[Start INFORMATION SUPPLIED]
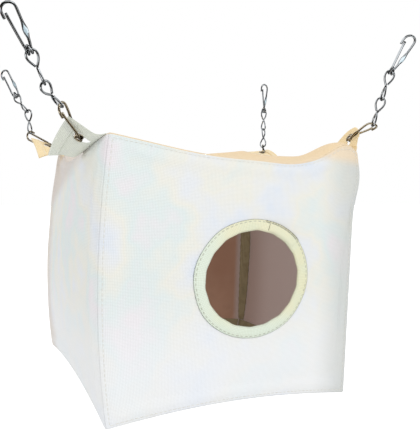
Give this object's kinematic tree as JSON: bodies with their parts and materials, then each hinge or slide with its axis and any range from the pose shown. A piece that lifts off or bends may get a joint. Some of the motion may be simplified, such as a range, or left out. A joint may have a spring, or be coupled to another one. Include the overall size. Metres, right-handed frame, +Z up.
{
  "type": "canvas pet cubby",
  "caption": "Sewn canvas cube hideout for small pets, with a round bound entry in front, hung by wire snaps and double loop chain at its top corners.",
  "frame": {"origin": "middle of the cube's floor panel, on its outer face", "axes": "+Z up, -Y towards the front, where the round entry is, +X to the right seen from the front"},
  "size_m": [0.386, 0.353, 0.3584],
  "materials": {
    "canvas": "undyed cotton canvas, coarse plain weave",
    "binding": "cream cotton bias tape",
    "seam_tape": "dark olive cotton seam tape",
    "tab_canvas": "folded and hemmed cotton canvas",
    "snap_wire": "nickel plated spring steel wire",
    "gate_wire": "nickel plated spring steel wire",
    "chain_wire": "bright zinc plated steel wire"
  },
  "bodies": {
    "canvas": {"front_panel": "canvas", "back_panel": "canvas", "left_panel": "canvas", "right_panel": "canvas", "top_panel": "canvas", "floor_panel": "canvas", "entry_binding": "binding", "seam_tape_front_left": "seam_tape", "seam_tape_back_left": "seam_tape", "seam_tape_front_right": "seam_tape", "seam_tape_back_right": "seam_tape", "seam_tape_top_front": "seam_tape", "seam_tape_top_back": "seam_tape", "seam_tape_top_left": "seam_tape", "seam_tape_top_right": "seam_tape", "seam_tape_floor_front": "seam_tape", "seam_tape_floor_back": "seam_tape", "seam_tape_floor_left": "seam_tape", "seam_tape_floor_right": "seam_tape", "corner_tab_front_left": "tab_canvas", "corner_tab_front_right": "tab_canvas", "corner_tab_back_left": "tab_canvas", "corner_tab_back_right": "tab_canvas"},
    "lower_snap_front_left": {"lower_snap_front_left": "snap_wire"},
    "lower_gate_front_left": {"lower_gate_front_left": "gate_wire"},
    "lower_link_front_left": {"lower_link_front_left": "chain_wire"},
    "upper_link_front_left": {"upper_link_front_left": "chain_wire"},
    "upper_snap_front_left": {"upper_snap_front_left": "snap_wire"},
    "upper_gate_front_left": {"upper_gate_front_left": "gate_wire"},
    "lower_snap_front_right": {"lower_snap_front_right": "snap_wire"},
    "lower_gate_front_right": {"lower_gate_front_right": "gate_wire"},
    "lower_link_front_right": {"lower_link_front_right": "chain_wire"},
    "upper_link_front_right": {"upper_link_front_right": "chain_wire"},
    "upper_snap_front_right": {"upper_snap_front_right": "snap_wire"},
    "upper_gate_front_right": {"upper_gate_front_right": "gate_wire"},
    "lower_snap_back_left": {"lower_snap_back_left": "snap_wire"},
    "lower_gate_back_left": {"lower_gate_back_left": "gate_wire"},
    "lower_link_back_left": {"lower_link_back_left": "chain_wire"},
    "upper_link_back_left": {"upper_link_back_left": "chain_wire"},
    "upper_snap_back_left": {"upper_snap_back_left": "snap_wire"},
    "upper_gate_back_left": {"upper_gate_back_left": "gate_wire"},
    "lower_snap_back_right": {"lower_snap_back_right": "snap_wire"},
    "lower_gate_back_right": {"lower_gate_back_right": "gate_wire"},
    "lower_link_back_right": {"lower_link_back_right": "chain_wire"},
    "upper_link_back_right": {"upper_link_back_right": "chain_wire"},
    "upper_snap_back_right": {"upper_snap_back_right": "snap_wire"},
    "upper_gate_back_right": {"upper_gate_back_right": "gate_wire"}
  },
  "joints": [
    {"name": "tab_pivot_front_left", "type": "hinge", "parent": "canvas", "child": "lower_snap_front_left", "pos_m": [-0.14842, -0.11065, 0.25575], "axis": [0.4709, 0.5108, 0.7192], "range_deg": [-35, 35]},
    {"name": "lower_gate_spring_front_left", "type": "hinge", "parent": "lower_snap_front_left", "child": "lower_gate_front_left", "pos_m": [-0.14842, -0.11065, 0.25575], "axis": [-0.727, 0.6865, -0.0116], "range_deg": [0, 2.5], "stiffness_Nm_per_rad": 0.05},
    {"name": "snap_link_swing_front_left", "type": "hinge", "parent": "lower_snap_front_left", "child": "lower_link_front_left", "pos_m": [-0.16743, -0.13037, 0.27993], "axis": [-0.3669, -0.4027, -0.8386], "range_deg": [-60, 60]},
    {"name": "link_link_swing_front_left", "type": "hinge", "parent": "lower_link_front_left", "child": "upper_link_front_left", "pos_m": [-0.18182, -0.14603, 0.29522], "axis": [0.7706, 0.257, 0.5832], "range_deg": [-60, 60]},
    {"name": "link_snap_swing_front_left", "type": "hinge", "parent": "upper_link_front_left", "child": "upper_snap_front_left", "pos_m": [-0.19353, -0.15798, 0.3157], "axis": [0.8761, -0.1289, 0.4645], "range_deg": [-35, 35]},
    {"name": "upper_gate_spring_front_left", "type": "hinge", "parent": "upper_snap_front_left", "child": "upper_gate_front_left", "pos_m": [-0.19345, -0.1579, 0.31557], "axis": [-0.1278, 0.867, 0.4816], "range_deg": [0, 10], "stiffness_Nm_per_rad": 0.05},
    {"name": "tab_pivot_front_right", "type": "hinge", "parent": "canvas", "child": "lower_snap_front_right", "pos_m": [0.13306, -0.10564, 0.26708], "axis": [-0.9556, 0.0452, 0.2912], "range_deg": [-35, 35]},
    {"name": "lower_gate_spring_front_right", "type": "hinge", "parent": "lower_snap_front_right", "child": "lower_gate_front_right", "pos_m": [0.13306, -0.10564, 0.26708], "axis": [-0.2874, -0.3614, -0.887], "range_deg": [0, 2.5], "stiffness_Nm_per_rad": 0.05},
    {"name": "snap_link_swing_front_right", "type": "hinge", "parent": "lower_snap_front_right", "child": "lower_link_front_right", "pos_m": [0.13441, -0.13944, 0.28042], "axis": [0.9294, -0.3292, -0.1669], "range_deg": [-60, 60]},
    {"name": "link_link_swing_front_right", "type": "hinge", "parent": "lower_link_front_right", "child": "upper_link_front_right", "pos_m": [0.13509, -0.1497, 0.30468], "axis": [-0.9295, 0.3321, 0.1601], "range_deg": [-60, 60]},
    {"name": "link_snap_swing_front_right", "type": "hinge", "parent": "upper_link_front_right", "child": "upper_snap_front_right", "pos_m": [0.13639, -0.15978, 0.32905], "axis": [0.9171, -0.2776, -0.286], "range_deg": [-35, 35]},
    {"name": "upper_gate_spring_front_right", "type": "hinge", "parent": "upper_snap_front_right", "child": "upper_gate_front_right", "pos_m": [0.13638, -0.15967, 0.32893], "axis": [0.3961, 0.7154, 0.5756], "range_deg": [0, 10], "stiffness_Nm_per_rad": 0.05},
    {"name": "tab_pivot_back_left", "type": "hinge", "parent": "canvas", "child": "lower_snap_back_left", "pos_m": [-0.14399, 0.10672, 0.25205], "axis": [-0.2424, 0.2452, -0.9387], "range_deg": [-35, 35]},
    {"name": "lower_gate_spring_back_left", "type": "hinge", "parent": "lower_snap_back_left", "child": "lower_gate_back_left", "pos_m": [-0.14399, 0.10672, 0.25205], "axis": [-0.7883, -0.6137, 0.0432], "range_deg": [0, 2.5], "stiffness_Nm_per_rad": 0.05},
    {"name": "snap_link_swing_back_left", "type": "hinge", "parent": "lower_snap_back_left", "child": "lower_link_back_left", "pos_m": [-0.16177, 0.13072, 0.26863], "axis": [0.6131, -0.7777, 0.1391], "range_deg": [-60, 60]},
    {"name": "link_link_swing_back_left", "type": "hinge", "parent": "lower_link_back_left", "child": "upper_link_back_left", "pos_m": [-0.16605, 0.13515, 0.29353], "axis": [-0.6045, 0.4212, -0.6761], "range_deg": [-60, 60]},
    {"name": "link_snap_swing_back_left", "type": "hinge", "parent": "upper_link_back_left", "child": "upper_snap_back_left", "pos_m": [-0.17665, 0.14949, 0.313], "axis": [0.6612, -0.5008, 0.5586], "range_deg": [-35, 35]},
    {"name": "upper_gate_spring_back_left", "type": "hinge", "parent": "upper_snap_back_left", "child": "upper_gate_back_left", "pos_m": [-0.17659, 0.14941, 0.31286], "axis": [0.6661, 0.7344, -0.13], "range_deg": [0, 10], "stiffness_Nm_per_rad": 0.05},
    {"name": "tab_pivot_back_right", "type": "hinge", "parent": "canvas", "child": "lower_snap_back_right", "pos_m": [0.1459, 0.10887, 0.25315], "axis": [0.1075, 0.1384, -0.9845], "range_deg": [-35, 35]},
    {"name": "lower_gate_spring_back_right", "type": "hinge", "parent": "lower_snap_back_right", "child": "lower_gate_back_right", "pos_m": [0.1459, 0.10887, 0.25315], "axis": [-0.8637, 0.5035, -0.0236], "range_deg": [0, 1.5], "stiffness_Nm_per_rad": 0.05},
    {"name": "snap_link_swing_back_right", "type": "hinge", "parent": "lower_snap_back_right", "child": "lower_link_back_right", "pos_m": [0.16216, 0.13728, 0.26413], "axis": [-0.4715, -0.7906, 0.3907], "range_deg": [-60, 60]},
    {"name": "link_link_swing_back_right", "type": "hinge", "parent": "lower_link_back_right", "child": "upper_link_back_right", "pos_m": [0.16591, 0.14524, 0.28869], "axis": [0.8084, 0.5886, 0], "range_deg": [-60, 60]},
    {"name": "link_snap_swing_back_right", "type": "hinge", "parent": "upper_link_back_right", "child": "upper_snap_back_right", "pos_m": [0.16581, 0.14522, 0.31514], "axis": [0.9812, 0.1918, 0.0229], "range_deg": [-35, 35]},
    {"name": "upper_gate_spring_back_right", "type": "hinge", "parent": "upper_snap_back_right", "child": "upper_gate_back_right", "pos_m": [0.16581, 0.14523, 0.31497], "axis": [-0.1924, 0.981, 0.0263], "range_deg": [0, 10], "stiffness_Nm_per_rad": 0.05}
  ]
}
[End INFORMATION SUPPLIED]
▸ WHAT IS EXPECTED
Each line that has the word "bodies" should be copied.

▸ RESPONSE TO THIS TASK
Give this object's kinematic tree as JSON: bodies with their parts and materials, then each hinge or slide with its axis and any range from the pose shown. A piece that lifts off or bends may get a joint. Some of the motion may be simplified, such as a range, or left out. A joint may have a spring, or be coupled to another one. Include the overall size. Metres, right-handed frame, +Z up.
  "bodies": {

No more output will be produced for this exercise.